En 1993 le pedí para salir a una chica en un botellón de la playa de Baltar, en Portonovo, y me dijo que sí, y pasamos los días siguientes evitándonos muertos de vergüenza. Con 14 años en nuestro grupo de amigos pedir para salir a alguien era como reclamar perderlo de vista. Cuando empezó el curso y llegaba el recreo me iba corriendo al baño de los chicos de instituto Sánchez Cantón a mirar por las ventanas si ella, que estudiaba en el instituto Valle Inclán, se acercaba a mi recreo con propósitos de novia; si le diese por venir, yo no bajaría ni de broma. Pero nunca lo hizo porque, según me dijo su mejor amiga, ella se quedaba en el baño de las chicas aterrorizada por si yo me acercaba a su recreo con propósitos de novio. Nos esquivábamos por la calle, en los primeros botellones al lado del río, en las salas de máquinas, en las fiestas de barra libre de La Habana y La Madrila. Nos teníamos verdadero pavor, y no teníamos ni idea de qué hacer si nos encontrábamos de frente; una vez ella, en la calle Augusto García Sánchez, se agachó directamente a atarse los cordones hasta que pasé de largo. Años después, en la calle de su padre y los míos, Mariano Rajoy hizo algo parecido un 24 de diciembre: caminábamos solos en dirección contraria y, al divisarme a lo lejos, se puso a mirar escaparates mientras andaba, pero empezó muy pronto, calculó fatal la distancia, y cuando llevaba cien metros tuvo que mirar ya hacia delante por miedo a tropezar, y me tuvo que desear feliz Navidad pepera. Lo cual quiere decir que en las últimas décadas hablé más con el presidente del Gobierno que con mi novia. Fue, por tanto, una relación duradera; de hecho, llevamos 24 años juntos, y todavía hoy, cuando coincidimos en alguna parte en Pontevedra, ella con sus tres hijos y un marido industrial, me mira de reojo como pensando “aún se acercará este imbécil y me dará un pico”.

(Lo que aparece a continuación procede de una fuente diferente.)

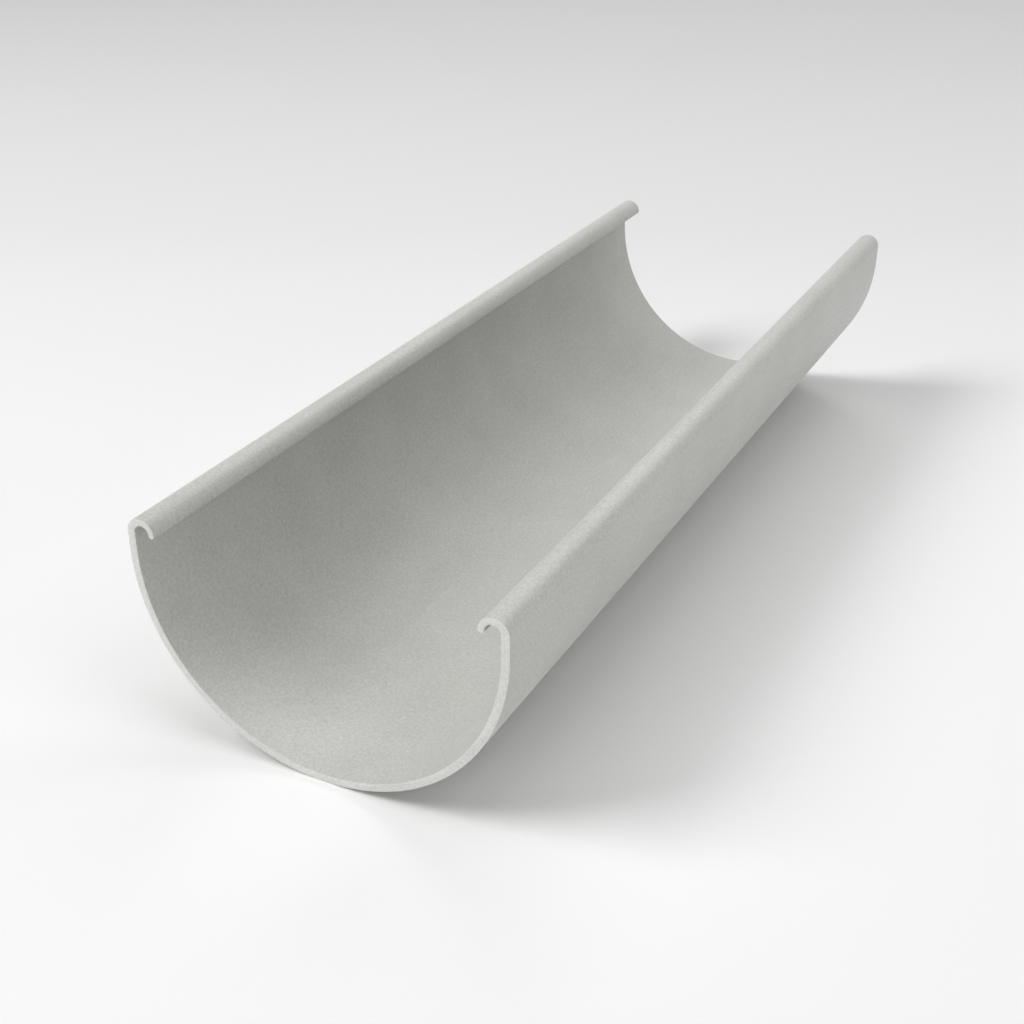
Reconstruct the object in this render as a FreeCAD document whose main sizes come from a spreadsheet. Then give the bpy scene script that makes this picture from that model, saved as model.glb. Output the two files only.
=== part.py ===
"""Half-round PVC eaves gutter, one cut length, with an inward curled lip along both top edges.

Frame: X across the gutter, Y along its length, Z up, millimetres. The origin is under the middle
of the length, on the line where the round bottom touches the ground.
"""
import FreeCAD, Part
import math
import os
import Sketcher

doc = FreeCAD.newDocument("gutter")

# Driving dimensions. The half-round's outer radius is half the outer width.
sizes = [
    ("outer_width", 112.0, "across the outer faces of the two side walls"),
    ("side_wall", 5.7, "upright stretch of wall between the half-round and the curled lip"),
    ("wall_thickness", 2.4, "half-round and side walls"),
    ("groove_width", 4.4, "clear width of the groove inside the curled lip"),
    ("tip_thickness", 1.8, "the lip thins from the wall towards its rounded tip"),
    ("overall_length", 320.0, "cut length between the two square saw cuts"),
]
sheet = doc.addObject("Spreadsheet::Sheet", "Sizes")
for row, (alias, value, note) in enumerate(sizes, start=1):
    sheet.set("A%d" % row, alias)
    sheet.set("B%d" % row, str(value))
    sheet.set("C%d" % row, note)
    sheet.setAlias("B%d" % row, alias)
doc.recompute()

body = doc.addObject("PartDesign::Body", "GutterBody")
body.Label = "gutter_section"


def origin_plane(role):
    return [f for f in body.Origin.OriginFeatures if f.Role == role][0]


# The section is drawn whole, on the plane across the gutter: sketch x is X, sketch y is Z.
section = body.newObject("Sketcher::SketchObject", "Section")
section.AttachmentSupport = [(origin_plane("XZ_Plane"), "")]
section.MapMode = "FlatFace"

half = sheet.outer_width / 2
wall = sheet.wall_thickness
groove = sheet.groove_width / 2
tip = sheet.tip_thickness / 2
curl = wall / 2 + groove + tip
curl_z = half + sheet.side_wall


def point(x, z):
    return FreeCAD.Vector(x, z, 0)


def arc(x, z, radius, start_deg, end_deg):
    """Arc drawn counter-clockwise about (x, z)."""
    circle = Part.Circle(point(x, z), FreeCAD.Vector(0, 0, 1), radius)
    start, end = math.radians(start_deg), math.radians(end_deg)
    return section.addGeometry(Part.ArcOfCircle(circle, start, end), False)


def line(x1, z1, x2, z2):
    return section.addGeometry(Part.LineSegment(point(x1, z1), point(x2, z2)), False)


def constrain(*args):
    return section.addConstraint(Sketcher.Constraint(*args))


def dimension(name, formula, *args):
    """Dimension that follows the sheet."""
    index = constrain(*args)
    section.renameConstraint(index, name)
    section.setExpression("Constraints." + name, formula)


START, END, CENTRE = range(1, 4)
ORIGIN = (-1, 1)  # the sketch's own origin, as a constraint names it

outer_round = arc(0, half, half, 180, 360)
inner_round = arc(0, half, half - wall, 180, 360)


def side(way):
    """One side wall with its curled lip: way is +1 on the right and -1 on the left.

    Every arc is stored counter-clockwise, so its start and its end change places with the side.
    """
    outer_x = way * half
    inner_x = way * (half - wall)
    first, last = (START, END) if way > 0 else (END, START)

    wall_out = line(outer_x, half, outer_x, curl_z)
    curl_out = arc(way * (half - curl), curl_z, curl, 0, 180)
    tip_arc = arc(way * (half - 2 * curl + tip), curl_z, tip, 180, 360)
    groove_arc = arc(way * (half - wall - groove), curl_z, groove, 0, 180)
    wall_in = line(inner_x, curl_z, inner_x, half)

    joints = [
        (outer_round, last, wall_out, START),
        (wall_out, END, curl_out, first),
        (curl_out, last, tip_arc, first),
        (tip_arc, last, groove_arc, last),
        (groove_arc, first, wall_in, START),
        (wall_in, END, inner_round, last),
    ]
    for one, one_end, other, other_end in joints:
        constrain("Tangent", one, one_end, other, other_end)
    for upright in (wall_out, wall_in):
        constrain("Vertical", upright)
    for other in (groove_arc, tip_arc):
        constrain("Horizontal", curl_out, CENTRE, other, CENTRE)
    return curl_out, groove_arc


curl_r, groove_r = side(+1)
curl_l, groove_l = side(-1)

# Both rounds share a centre on the Z axis, one outer radius above the origin.
constrain("PointOnObject", outer_round, CENTRE, -2)  # -2 is the sketch's upright axis
constrain("Coincident", inner_round, CENTRE, outer_round, CENTRE)
dimension("round_height", "Sizes.outer_width / 2", "DistanceY", *ORIGIN, outer_round, CENTRE, half)
dimension("outer_radius", "Sizes.outer_width / 2", "Radius", outer_round, half)
dimension("inner_radius", "Sizes.outer_width / 2 - Sizes.wall_thickness",
          "Radius", inner_round, half - wall)

# The left lip is the right one mirrored.
constrain("Equal", curl_r, curl_l)
constrain("Equal", groove_r, groove_l)
constrain("Horizontal", curl_l, CENTRE, curl_r, CENTRE)
curl_formula = "(Sizes.wall_thickness + Sizes.groove_width + Sizes.tip_thickness) / 2"
dimension("curl_radius", curl_formula, "Radius", curl_r, curl)
dimension("groove_radius", "Sizes.groove_width / 2", "Radius", groove_r, groove)
dimension("upright", "Sizes.side_wall",
          "DistanceY", outer_round, CENTRE, curl_r, CENTRE, sheet.side_wall)
doc.recompute()

# The length runs equally to both sides of the origin and ends in two square cuts.
length = body.newObject("PartDesign::Pad", "Length")
length.Profile = section
length.SideType = "Symmetric"
length.setExpression("Length", "Sizes.overall_length")
body.Tip = length
body.Placement = FreeCAD.Placement()
doc.recompute()

if section.solve() != 0 or section.FullyConstrained is not True:
    raise RuntimeError("the section sketch is not solved and fully constrained")
for obj in doc.Objects:
    if "Invalid" in obj.State or "Error" in obj.State:
        raise RuntimeError("failed: " + obj.Label)

os.makedirs("parts", exist_ok=True)
for piece in [body]:
    if piece.Shape.isNull() or not piece.Shape.isValid() or len(piece.Shape.Solids) != 1:
        raise RuntimeError("bad shape: " + piece.Label)
    piece.Shape.exportStep("parts/" + piece.Label + ".step")
    box = piece.Shape.BoundBox
    print("%s: %.2f x %.2f x %.2f mm, z from %.3f, volume %.0f mm3"
          % (piece.Label, box.XLength, box.YLength, box.ZLength, box.ZMin, piece.Shape.Volume))
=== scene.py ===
import math

import bpy
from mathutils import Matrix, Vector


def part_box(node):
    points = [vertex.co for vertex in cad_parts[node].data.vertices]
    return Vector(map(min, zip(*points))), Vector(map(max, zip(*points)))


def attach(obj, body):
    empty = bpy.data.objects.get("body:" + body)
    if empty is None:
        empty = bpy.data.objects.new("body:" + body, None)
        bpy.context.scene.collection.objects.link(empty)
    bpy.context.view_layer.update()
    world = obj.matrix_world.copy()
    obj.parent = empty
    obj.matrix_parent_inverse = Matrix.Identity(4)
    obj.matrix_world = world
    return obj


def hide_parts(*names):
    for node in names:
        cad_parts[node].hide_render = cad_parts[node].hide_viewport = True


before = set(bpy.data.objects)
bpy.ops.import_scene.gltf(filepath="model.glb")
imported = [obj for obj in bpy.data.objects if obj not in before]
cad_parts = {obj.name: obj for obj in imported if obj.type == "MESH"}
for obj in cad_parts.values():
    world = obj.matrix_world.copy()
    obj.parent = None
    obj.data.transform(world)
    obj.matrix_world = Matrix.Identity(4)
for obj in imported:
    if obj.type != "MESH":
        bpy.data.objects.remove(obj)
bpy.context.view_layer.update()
bpy.context.scene.view_settings.view_transform = "Standard"


def linear(hexColour):
    # sRGB hex to the linear colour that shader sockets take
    channels = [int(hexColour[i:i + 2], 16) / 255 for i in (1, 3, 5)]
    return tuple(c / 12.92 if c <= 0.04045 else ((c + 0.055) / 1.055) ** 2.4 for c in channels) + (1.0,)


def addNode(tree, kind, settings, links=None):
    # one node: settings name its properties, its sockets or a colour ramp's stops, and links
    # name the outputs that feed it
    node = tree.nodes.new(kind)
    for key, value in settings.items():
        if key == "stops":
            stops = node.color_ramp.elements
            while len(stops) < len(value):
                stops.new(0.5)
            for stop, (position, hexColour) in zip(stops, value):
                stop.position = position
                stop.color = linear(hexColour)
        elif isinstance(key, str) and hasattr(node, key):
            setattr(node, key, value)
        else:
            node.inputs[key].default_value = value
    for key, source in (links or {}).items():
        tree.links.new(source, node.inputs[key])
    return node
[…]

Si prometiste no hacer algo en tu vida, San Vicente do Mar es el lugar en el que hacerlo por primera vez. La playa de la Barrosa y el bar muscial el Náutico tienen enfrente la isla de Ons, el lugar que acoge el Buraco do Inferno: un agujero enorme en la tierra de 40 metros de profundidad que va a dar directamente al mar; si uno se asoma puede escuchar los quejidos de las almas torturadas que se quedaron a medio enterrar, vidas que sufren después de la muerte por sus pecados. Allí, al Náutico, llegué un día procedente de una boda, trajeado pero elegante. Anochecía y nos sentamos en la playa un rato antes de ir al concierto de aquella noche, que no recuerdo de quién era como tampoco recuerdo qué amigos me acompañaban, porque al poco rato una chica me pidió fuego, se lo di y salimos juntos a una de esas mesas de piedra del bar a fumar, al lado de la playa. “Dime”, dijo. Y no dije nada porque volví a tener once años, porque la música estaba altísima, porque de repente me di cuenta de lo ridículo que se puede ser en un lugar así, vestido de esta manera, y definitivamente lo ridículo que es ser yo en esas situaciones, y todo lo que quería hacer era marcharme a casa corriendo a pensar en lo mucho que me gustaba, en todas las cosas que podría decirle en el caso de conseguir abrir la boca algún día. Y eso fue lo que hice, marcharme a casa aterrorizado dejándola con el cigarro en la mano. Hasta hoy, muerto de miedo por si algún día hablo y me deja.